In an attempt to cast light on this issue, my colleagues at Plexus Asset Management have updated a previous multi-year comparison of the price-earnings (P/E) ratios of the S&P 500 Index (as a measure of stock valuations) and the forward real returns. The study covered the period from 1871 to November 2007, and used the S&P 500 (and its predecessors prior to 1957). In essence, a total real return index and coinciding ten-year forward real returns were calculated and used together with P/Es based on rolling average ten-year earnings.
In the first analysis the P/Es and the ten-year forward real returns were grouped in five quintiles (i.e. 20% intervals) (Diagram A.1).
The cheapest quintile had an average P/E of 8,5 with an average ten-year forward real return of 11,0% p.a., whereas the most expensive quintile had an average P/E of 22,0 with an average ten-year forward real return of only 3,2% p.a.
This analysis clearly shows the strong long-term relationship between real returns and the level of valuation at which the investment was made.
The study was then repeated with the P/Es divided into smaller groups, i.e. deciles or 10% intervals (see Diagrams A.2 and A.3).
This analysis strongly confirms the downward trend of the average ten-year forward real returns from the cheapest grouping (P/Es of less than six) to the most expensive grouping (P/Es of more than 21). The second study also shows that any investment at P/Es of less than 12 always had positive ten-year real returns, while investments at P/E ratios of 12 and higher experienced negative real returns at some stage.
A third observation from this analysis is, interestingly, that the ten-year forward real returns of investments made at P/Es between 12 and 17 had the biggest spread between minimum and maximum returns, and therefore were more volatile, and less predictable.
As a further refinement, holding periods of one, three, five and 20 years were also analysed. The research results (not reported in this article) for the one-year period showed a poor relationship with expected returns, but the findings for all the other periods were consistent with the findings for the ten-year periods.

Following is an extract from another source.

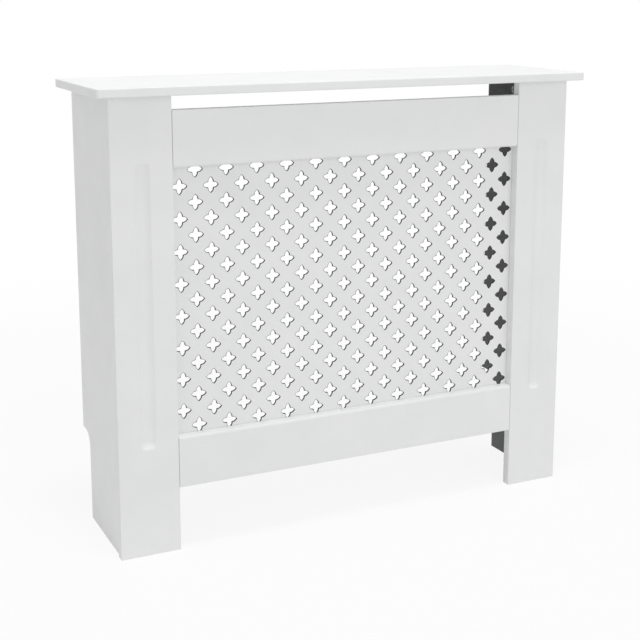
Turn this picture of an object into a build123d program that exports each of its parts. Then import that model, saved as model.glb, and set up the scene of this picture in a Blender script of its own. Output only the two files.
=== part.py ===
from build123d import *
import os

# A radiator cover cabinet in painted fibreboard: a fluted pilaster at each end of the front,
# a rail above and below the pierced grille, two side panels notched for the skirting board,
# and an overhanging top. The back and the bottom are open, and it stands on its pilasters
# and side panels. X runs along the front, Y runs from the front to the back, and Z is up.
# The origin is on the floor below the middle of the top board.

# Overall sizes, in millimetres
FRONT_WIDTH = 900.0  # across the outer edges of the pilasters
BODY_HEIGHT = 800.0  # from the floor to the underside of the top board
SIDE_DEPTH = 227.0  # a side panel, from the back of its pilaster to the wall
FRAME_THICKNESS = 18.0  # pilasters and rails
SIDE_THICKNESS = 15.0
SIDE_INSET = 3.0  # a side panel's outer face, in from the pilaster's outer edge

# Top board
BOARD_THICKNESS = 15.0
BOARD_END_OVERHANG = 25.0
BOARD_FRONT_OVERHANG = 22.0
BOARD_CORNER_RADIUS = 6.0
BOARD_EDGE_CHAMFER = 1.5

# Front frame
PILASTER_WIDTH = 108.0
FLUTE_WIDTH = 28.0
FLUTE_DEPTH = 5.0
FLUTE_FOOT = 193.0  # from the floor to the flute's lower end
FLUTE_HEAD = 110.0  # from the flute's upper end to the top of the pilaster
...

Although the above analysis represents an update to, and an extension of, an earlier study by Jeremy Grantham’s GMO, it was also considered appropriate to replicate the study using dividend yields rather than P/Es as a valuation yardstick. The results are reported in Diagrams B.1, B.2 and B.3 and, as can be expected, are very similar to those based on P/Es.
Based on the above research findings, with the S&P 500 Index’s current ten-year normalized P/E of 23.7 and ten-year normalized dividend yield of 1,6%, investors should be aware of the fact that by historical standards, the market is not in cheap territory, thereby arguing for luke-warm, long-term returns. Although the research results offer no guidance as to calling market tops and bottoms, they do indicate that it would be irrational to bank on above-average returns from these valuation levels. As a matter of fact, there is a distinct possibility of some negative returns.
It is easy to understand why Grantham came to the conclusion that “the best case for caution and bearishness is value, which is a weak predictor of one-year returns, but a dynamic predictor of longer-term returns.”